Distinctive types of postzygotic single-nucleotide mosaicisms in healthy individuals revealed by genome-wide profiling of multiple organs

Postzygotic single-nucleotide mosaicisms (pSNMs) have been extensively studied in tumors and are known to play critical roles in tumorigenesis. However, the patterns and origin of pSNMs in normal organs of healthy humans remain largely unknown. Using whole-genome sequencing and ultra-deep amplicon re-sequencing, we identified and validated 164 pSNMs from 27 postmortem organ samples obtained from five healthy donors. The mutant allele fractions ranged from 1.0% to 29.7%. Inter- and intra-organ comparison revealed two distinctive types of pSNMs, with about half originating during early embryogenesis (embryonic pSNMs) and the remaining more likely to result from clonal expansion events that had occurred more recently (clonal expansion pSNMs).

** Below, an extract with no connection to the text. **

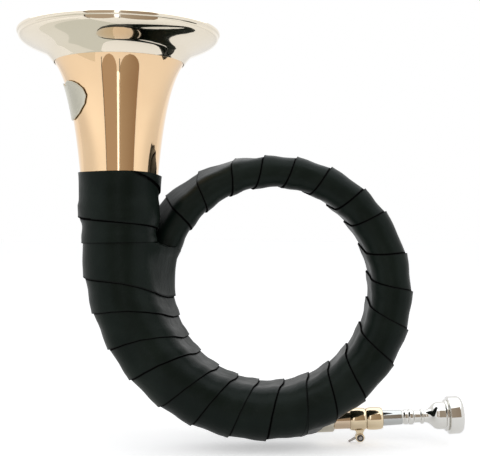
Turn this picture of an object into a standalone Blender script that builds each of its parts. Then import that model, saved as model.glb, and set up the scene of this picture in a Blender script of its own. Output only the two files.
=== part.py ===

Compared to clonal expansion pSNMs, embryonic pSNMs had higher proportion of C>T mutations with elevated mutation rate at CpG sites. We observed differences in replication timing between these two types of pSNMs, with embryonic and clonal expansion pSNMs enriched in early- and late-replicating regions, respectively. An increased number of embryonic pSNMs were located in open chromatin states and topologically associating domains that transcribed embryonically. Our findings provide new insights into the origin and spatial distribution of postzygotic mosaicism during normal human development.